Missoula County has grown, a lot, since my state historic preservation plan work in 1984-1985, especially in the county seat of Missoula and surrounding suburbs. Yet Missoula County still has several spectacular rural drives, like Montana Highway 83 above at Condon, along with distinctive country towns. This post will share some of my favorites.


Let’s just stay at Condon. The Swan Valley Centre–it was just a general store back in the day–still operates, providing for locals and in the summer the tourists who are flocking to Seeley Lake or passing through on the way to Glacier National Park or Flathead Lake.

The Condon Community Center and adjacent Swan Valley Community Library serve as additional hubs for those living along the lakes and mountains of northeast Missoula County. Both buildings are excellent examples of mid-20th century Rustic style–a look that, in different variations, dominates the Highway 35 corridor.

Condon is also the base for the Condon Work Center, home to the Great Northern Fire Crew, of the Flathead National Forest. Here you can take a mile-long Swan Ecosystem Trail and learn of the diversity of life in this national forest region.
South of Condon on Montana Highway 83 is Seeley Lake–a place that certainly has boomed in the last 30 years–witness the improved highway, new businesses, and population that has increased over 60 percent since my last visit in 1992. Yet it still had places rooted in the community’s earlier history such as the Sullivan Memorial Community Hall–a good example of mid-20th century Rustic style.
And it had added one of my favorite bits of roadside architecture in this part of Montana: the Chicken Coop Restaurant as well as opening a new Seeley Lake Historical Museum and Chamber of Commerce office at a spectacular highway location just outside of town.
Let’s stay in the mountains but go northwest of Missoula to the historic Ninemile Remount Depot of the U.S. Forest Service. In earlier posts I have praised the historic preservation work of the Forest Service at various places across Montana–30 years ago it might have been like pulling teeth to have forest service managers to recognize the many heritage assets under their jurisdiction but no more. The Forest Service has done right by many of its National Register historic places, with Ninemile Depot being a particularly good example. It is listed in the National Register of Historic Places.

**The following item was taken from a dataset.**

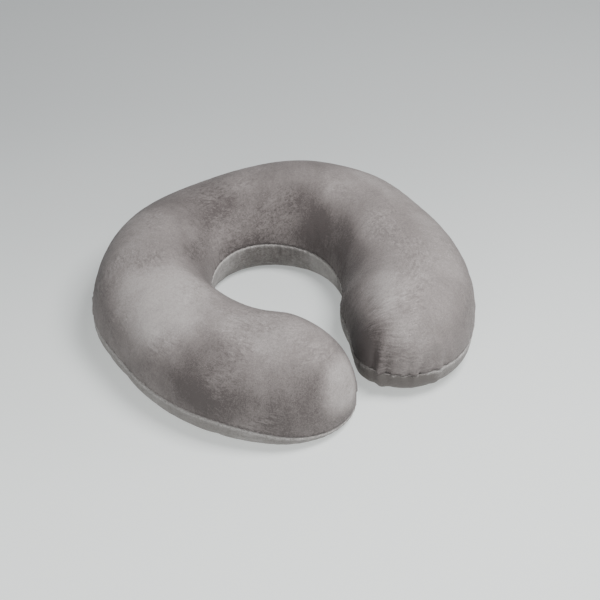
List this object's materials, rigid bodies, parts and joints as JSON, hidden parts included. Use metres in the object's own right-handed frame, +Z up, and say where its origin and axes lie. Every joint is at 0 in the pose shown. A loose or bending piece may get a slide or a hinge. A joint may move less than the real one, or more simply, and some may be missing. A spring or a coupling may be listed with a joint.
{
  "type": "u shaped neck pillow",
  "caption": "Soft ring-shaped travel pillow with an opening in front, a flat base, a removable cover and a zip along its back.",
  "frame": {"origin": "bottom centre of the pillow's bounding box, on the surface it lies on", "axes": "+Z up from the flat base, +X across the arms, -Y towards the opening in front, +Y towards the back of the neck"},
  "size_m": [0.2804, 0.2757, 0.0768],
  "materials": {
    "velour": "matte",
    "liner_cloth": "matte",
    "memory_foam": "matte",
    "sewing_thread": "satin",
    "zip_tape": "matte",
    "zip_nylon": "satin",
    "zip_metal": "satin",
    "label_cloth": "satin"
  },
  "bodies": {
    "pillow": {"foam_core": "memory_foam", "liner_top_panel": "liner_cloth", "liner_bottom_panel": "liner_cloth", "liner_seam_thread": "liner_cloth", "cover_top_panel": "velour", "cover_bottom_panel": "velour", "cover_seam_thread": "sewing_thread", "zip_tape_upper": "zip_tape", "zip_tape_lower": "zip_tape", "zip_coil_upper": "zip_nylon", "zip_coil_lower": "zip_nylon", "zip_stitching_upper": "sewing_thread", "zip_stitching_lower": "sewing_thread", "zip_top_stop_upper": "zip_metal", "zip_top_stop_lower": "zip_metal", "zip_bottom_stop": "zip_metal", "bar_tack_right": "sewing_thread", "bar_tack_left": "sewing_thread", "care_label": "label_cloth"},
    "zip_slider": {"zip_slider_body": "zip_metal"},
    "zip_pull": {"zip_pull_tab": "zip_metal"}
  },
  "joints": [
    {"name": "zip_run", "type": "hinge", "parent": "pillow", "child": "zip_slider", "pos_m": [0, -0.0113, 0.025], "axis": [0, 0, 1], "range_deg": [0, 102.6]},
    {"name": "pull_swing", "type": "hinge", "parent": "zip_slider", "child": "zip_pull", "pos_m": [0.11843, 0.08358, 0.025], "axis": [0, 0, -1], "range_deg": [0, 170]}
  ]
}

In 1984 too few of us were focused on resources coming from the New Deal era. When I was at Ninemile in 1984 I was looking for the historic school house–and was pleased 30 years later to find that it stood, and had been converted into a residence.
I don’t recall even thinking about the forest service facility, but here was an entire complex devoted to the forest service’s use of mules and horses before the days of the ATV that was built by the Civilian Conservation Corps. The remount depot is an interesting
mix of restrained Colonial Revival styled offices and residences combined with a early 20th century functional aesthetic for the various barns and work buildings, which could have come straight from the USDA’s standardized plans for farm buildings of that time.
If you want to explore how the New Deal transformed the Montana landscape, the Ninemile Remount Depot is a must stop. It has a museum about what has and still happens here and campgrounds are located nearby in the national forest.

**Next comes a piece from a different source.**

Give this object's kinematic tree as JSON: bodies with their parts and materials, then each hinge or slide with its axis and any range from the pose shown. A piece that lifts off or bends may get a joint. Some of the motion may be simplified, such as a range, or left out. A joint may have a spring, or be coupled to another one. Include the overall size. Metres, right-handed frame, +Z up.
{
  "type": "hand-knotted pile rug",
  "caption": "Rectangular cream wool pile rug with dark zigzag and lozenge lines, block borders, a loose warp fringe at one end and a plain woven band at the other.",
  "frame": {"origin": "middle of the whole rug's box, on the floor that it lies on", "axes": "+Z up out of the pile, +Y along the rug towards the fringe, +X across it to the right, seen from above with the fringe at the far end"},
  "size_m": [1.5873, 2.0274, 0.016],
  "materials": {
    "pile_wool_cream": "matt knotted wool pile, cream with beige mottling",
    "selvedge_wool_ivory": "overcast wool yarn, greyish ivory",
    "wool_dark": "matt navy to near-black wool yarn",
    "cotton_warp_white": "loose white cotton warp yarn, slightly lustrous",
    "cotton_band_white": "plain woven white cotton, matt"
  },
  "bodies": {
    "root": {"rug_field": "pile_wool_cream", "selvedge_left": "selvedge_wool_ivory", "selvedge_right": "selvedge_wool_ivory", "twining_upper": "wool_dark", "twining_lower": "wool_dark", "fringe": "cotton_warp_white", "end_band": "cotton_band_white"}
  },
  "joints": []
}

Frenchtown is a Milwaukee Road railroad town closer to Missoula and the city’s sprawl to the northwest has impacted the town, as evident from the new school complex. When I visited in 1984 the town was a paper mill town. Waldorf Paper Products Company opened the mill in 1957, but a successor company, Smurfit-Stone, closed the mill in 2010. At that time the town had experienced a significant population boom, having grown from 883 in 2000 to over 1800 in 2010.
The name Frenchtown dates to 1868 and is a reference to a number of French Canadians who moved here in the early settlement period. A National Register-listed church, the St. John the Baptist Catholic Church (1884) marks that first generation of settlers. Its classical-tinged cupola has long been the town’s most famous landmark.
The Milwaukee Road built through here in 1907-1908 and there remains a handful of historic business buildings from the time of the Milwaukee boom. There is one landmark

from the paper mill days that I recall from my work in 1984–because I stopped here for a break back then: the Alcan Bar–and note the “F” for Frenchtown on the hill behind it.

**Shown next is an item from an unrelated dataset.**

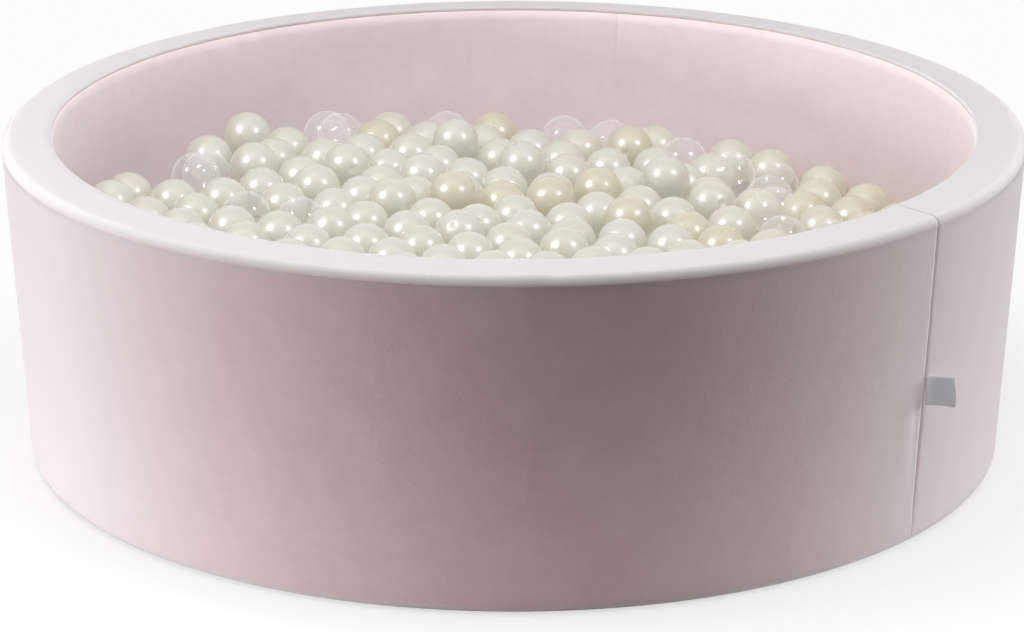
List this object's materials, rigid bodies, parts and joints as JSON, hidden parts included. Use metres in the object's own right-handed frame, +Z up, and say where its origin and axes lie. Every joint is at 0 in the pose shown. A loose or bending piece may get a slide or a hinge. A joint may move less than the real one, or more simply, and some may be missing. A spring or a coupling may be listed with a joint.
{
  "type": "ball pit",
  "caption": "Round padded ball pit: foam ring in a zipped soft cover, lift-out floor mat, and a fill of loose play balls.",
  "frame": {"origin": "centre of the pit's base, on the floor", "axes": "+Z up, -Y towards the front; the outer seam and its label are at the right of the front"},
  "size_m": [1.2192, 1.2192, 0.396],
  "materials": {
    "outer_velvet": "short matt pile",
    "inner_velvet": "short matt pile",
    "mat_velvet": "short matt pile",
    "underside_cloth": "plain woven lining",
    "foam": "open-cell foam",
    "zip_tape": "woven tape",
    "zip_coil": "moulded coil",
    "zip_metal": "plated",
    "label_ribbon": "satin ribbon",
    "pearl_ball": "pearl",
    "cream_ball": "pearl",
    "clear_ball": "clear"
  },
  "bodies": {
    "wall": {"wall_foam_left": "foam", "wall_foam_right": "foam", "outer_cover_panel": "outer_velvet", "inner_cover_panel": "inner_velvet", "underside_panel": "underside_cloth", "side_label": "label_ribbon", "wall_zip_outer_tape": "zip_tape", "wall_zip_inner_tape": "zip_tape", "wall_zip_outer_coil": "zip_coil", "wall_zip_inner_coil": "zip_coil", "wall_zip_start_stop": "zip_metal", "wall_zip_end_stop": "zip_metal"},
    "wall_zip_slider": {"wall_zip_slider": "zip_metal"},
    "wall_zip_pull": {"wall_zip_pull": "zip_metal"},
    "floor_mat": {"mat_foam": "foam", "mat_top_panel": "mat_velvet", "mat_underside_panel": "underside_cloth", "mat_upper_band": "mat_velvet", "mat_lower_band": "mat_velvet", "mat_zip_upper_tape": "zip_tape", "mat_zip_lower_tape": "zip_tape", "mat_zip_upper_coil": "zip_coil", "mat_zip_lower_coil": "zip_coil", "mat_zip_start_stop": "zip_metal", "mat_zip_end_stop": "zip_metal"},
    "mat_zip_slider": {"mat_zip_slider": "zip_metal"},
    "mat_zip_pull": {"mat_zip_pull": "zip_metal"},
    "ball_bed": {"ball_bed": "pearl_ball"},
    "ball_01": {"ball_01": "clear_ball"},
    "ball_02": {"ball_02": "pearl_ball"},
    "ball_03": {"ball_03": "pearl_ball"},
    "ball_04": {"ball_04": "clear_ball"},
    "ball_05": {"ball_05": "pearl_ball"},
    "ball_06": {"ball_06": "pearl_ball"},
    "ball_07": {"ball_07": "pearl_ball"},
    "ball_08": {"ball_08": "pearl_ball"},
    "ball_09": {"ball_09": "pearl_ball"},
    "ball_10": {"ball_10": "pearl_ball"},
    "ball_11": {"ball_11": "cream_ball"},
    "ball_12": {"ball_12": "pearl_ball"},
    "ball_13": {"ball_13": "pearl_ball"},
    "ball_14": {"ball_14": "cream_ball"},
    "ball_15": {"ball_15": "pearl_ball"},
    "ball_16": {"ball_16": "cream_ball"},
    "ball_17": {"ball_17": "cream_ball"},
    "ball_18": {"ball_18": "cream_ball"},
    "ball_19": {"ball_19": "pearl_ball"},
    "ball_20": {"ball_20": "pearl_ball"},
    "ball_21": {"ball_21": "clear_ball"},
    "ball_22": {"ball_22": "clear_ball"}
  },
  "joints": [
    {"name": "mat_lift", "type": "slide", "parent": "wall", "child": "floor_mat", "axis": [0, 0, 1], "range_m": [0, 0.42]},
    {"name": "bed_lift", "type": "slide", "parent": "floor_mat", "child": "ball_bed", "axis": [0, 0, 1], "range_m": [0, 0.36]},
    {"name": "wall_slider_run", "type": "hinge", "parent": "wall", "child": "wall_zip_slider", "pos_m": [0, 0, 0], "axis": [0, 0, 1], "range_deg": [0, 348]},
    {"name": "wall_pull_swing", "type": "hinge", "parent": "wall_zip_slider", "child": "wall_zip_pull", "pos_m": [-0.05546, 0.56158, 0.00315], "axis": [0.0983, -0.9952, 0], "range_deg": [0, 150]},
    {"name": "mat_slider_run", "type": "hinge", "parent": "floor_mat", "child": "mat_zip_slider", "pos_m": [0, 0, 0.025], "axis": [0, 0, 1], "range_deg": [0, 348]},
    {"name": "mat_pull_swing", "type": "hinge", "parent": "mat_zip_slider", "child": "mat_zip_pull", "pos_m": [-0.05102, 0.5102, 0.025], "axis": [0, 0, -1], "range_deg": [0, 20]},
    {"name": "ball_01_lift", "type": "slide", "parent": "ball_bed", "child": "ball_01", "axis": [0, 0, 1], "range_m": [0, 0.2]},
    {"name": "ball_02_lift", "type": "slide", "parent": "ball_bed", "child": "ball_02", "axis": [0, 0, 1], "range_m": [0, 0.2]},
    {"name": "ball_03_lift", "type": "slide", "parent": "ball_bed", "child": "ball_03", "axis": [0, 0, 1], "range_m": [0, 0.2]},
    {"name": "ball_04_lift", "type": "slide", "parent": "ball_bed", "child": "ball_04", "axis": [0, 0, 1], "range_m": [0, 0.2]},
    {"name": "ball_05_lift", "type": "slide", "parent": "ball_bed", "child": "ball_05", "axis": [0, 0, 1], "range_m": [0, 0.2]},
    {"name": "ball_06_lift", "type": "slide", "parent": "ball_bed", "child": "ball_06", "axis": [0, 0, 1], "range_m": [0, 0.2]},
    {"name": "ball_07_lift", "type": "slide", "parent": "ball_bed", "child": "ball_07", "axis": [0, 0, 1], "range_m": [0, 0.2]},
    {"name": "ball_08_lift", "type": "slide", "parent": "ball_bed", "child": "ball_08", "axis": [0, 0, 1], "range_m": [0, 0.2]},
    {"name": "ball_09_lift", "type": "slide", "parent": "ball_bed", "child": "ball_09", "axis": [0, 0, 1], "range_m": [0, 0.2]},
    {"name": "ball_10_lift", "type": "slide", "parent": "ball_bed", "child": "ball_10", "axis": [0, 0, 1], "range_m": [0, 0.2]},
    {"name": "ball_11_lift", "type": "slide", "parent": "ball_bed", "child": "ball_11", "axis": [0, 0, 1], "range_m": [0, 0.2]},
    {"name": "ball_12_lift", "type": "slide", "parent": "ball_bed", "child": "ball_12", "axis": [0, 0, 1], "range_m": [0, 0.2]},
    {"name": "ball_13_lift", "type": "slide", "parent": "ball_bed", "child": "ball_13", "axis": [0, 0, 1], "range_m": [0, 0.2]},
    {"name": "ball_14_lift", "type": "slide", "parent": "ball_bed", "child": "ball_14", "axis": [0, 0, 1], "range_m": [0, 0.2]},
    {"name": "ball_15_lift", "type": "slide", "parent": "ball_bed", "child": "ball_15", "axis": [0, 0, 1], "range_m": [0, 0.2]},
    {"name": "ball_16_lift", "type": "slide", "parent": "ball_bed", "child": "ball_16", "axis": [0, 0, 1], "range_m": [0, 0.2]},
    {"name": "ball_17_lift", "type": "slide", "parent": "ball_bed", "child": "ball_17", "axis": [0, 0, 1], "range_m": [0, 0.2]},
    {"name": "ball_18_lift", "type": "slide", "parent": "ball_bed", "child": "ball_18", "axis": [0, 0, 1], "range_m": [0, 0.2]},
    {"name": "ball_19_lift", "type": "slide", "parent": "ball_bed", "child": "ball_19", "axis": [0, 0, 1], "range_m": [0, 0.2]},
    {"name": "ball_20_lift", "type": "slide", "parent": "ball_bed", "child": "ball_20", "axis": [0, 0, 1], "range_m": [0, 0.2]},
    {"name": "ball_21_lift", "type": "slide", "parent": "ball_bed", "child": "ball_21", "axis": [0, 0, 1], "range_m": [0, 0.2]},
    {"name": "ball_22_lift", "type": "slide", "parent": "ball_bed", "child": "ball_22", "axis": [0, 0, 1], "range_m": [0, 0.2]}
  ]
}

Evaro is also northwest of Missoula, more north than west along U.S. Highway 93. The highway’s four-lane expansion has changed so much of the roadside landscape between this place and Hamilton far to the south. Yet Evaro still has its c. 1930 one-room school, which is now the community center, helping to preserve this historic building. And its has
another roadside landmark–the Bucksnort Bar, just further evidence to add to the Chicken Coop and the Alcan that you won’t go hungry if you explore the small towns of Missoula County.



Since I last visited in 2012 efforts have been underway to secure additional acres and to preserve a buffer around the property since growth and highway expansion between Missoula and Stevensville has engulfed Lolo. The park now has 51 acres and represents quite an achievement by the non-profit Travelers Rest Preservation and Heritage Association, local government, and Montana State Parks.
It is a land watered by the river, framed by the mountains, and famous for its beef–which they even brag about at the crossroads of Montana Highways 200 and 83.
But soon after passing the junction, you enter a much different landscape, particularly at the point where the Blackfoot River meets the Clark’s Fork River. This is an industrial world, defined by the company town design of Bonner and the active transportation crossroads at Milltown. Suddenly you shift from an agricultural landscape into the timber industry, which has long played a major role in the history of Missoula and northwest Montana.
In 1881 the Northern Pacific Railroad was approaching the river confluence. It contracted with a company led by E. L. Bonner, Andrew Hammond, and Richard Eddy to supply everything the railroad needed but steel as it passed through the region. Two years later the railroad provided the capital for Bonner, Hammond, Eddy, and M.J. Connell to establish the Montana Improvement Company. In c. 1886 the improvement company dammed the rivers and built a permanent sawmill–the largest in the northern Rockies, and created the town of Bonner. The sawmill works and town would later become the Blackfoot Milling and Manufacturing Company and eventually by the late 1890s it was under the control of Marcus Daly and his Anaconda Copper Company. Anaconda ran Bonner as a company town until the 1970s.
Although buildings have been lost in the last 30 years, especially at the sawmill complex which had a disastrous fire in 2008 and a heavy snow damaged another historic structure in 2011, I found Bonner in 2014 to remain a captivating place, and one of the best extant company towns left in Montana.
Montana Highway 200 passes through the heart of Bonner while Interstate I-90 took a good bit of Milltown when it was constructed in the 1970s. Both Bonner and Milltown are heavily influenced by transportation and bridges needed to cross the Blackfoot and Clark’s Fork rivers.
The Milltown Bridge has been restored as a pedestrian walkway over the Blackfoot River. It is the best place to survey the Blackfoot Valley and the old sawmill complex.
The pedestrian bridge and heritage trail serve as a focal point for public interpretation, for the Lewis and Clark Expedition, the Mullan Road, and then the lumber industry, which all passed this way over time, a conjunction of rivers and history that lie at the heart of the local and state (Milltown State Park) effort to interpret this important place.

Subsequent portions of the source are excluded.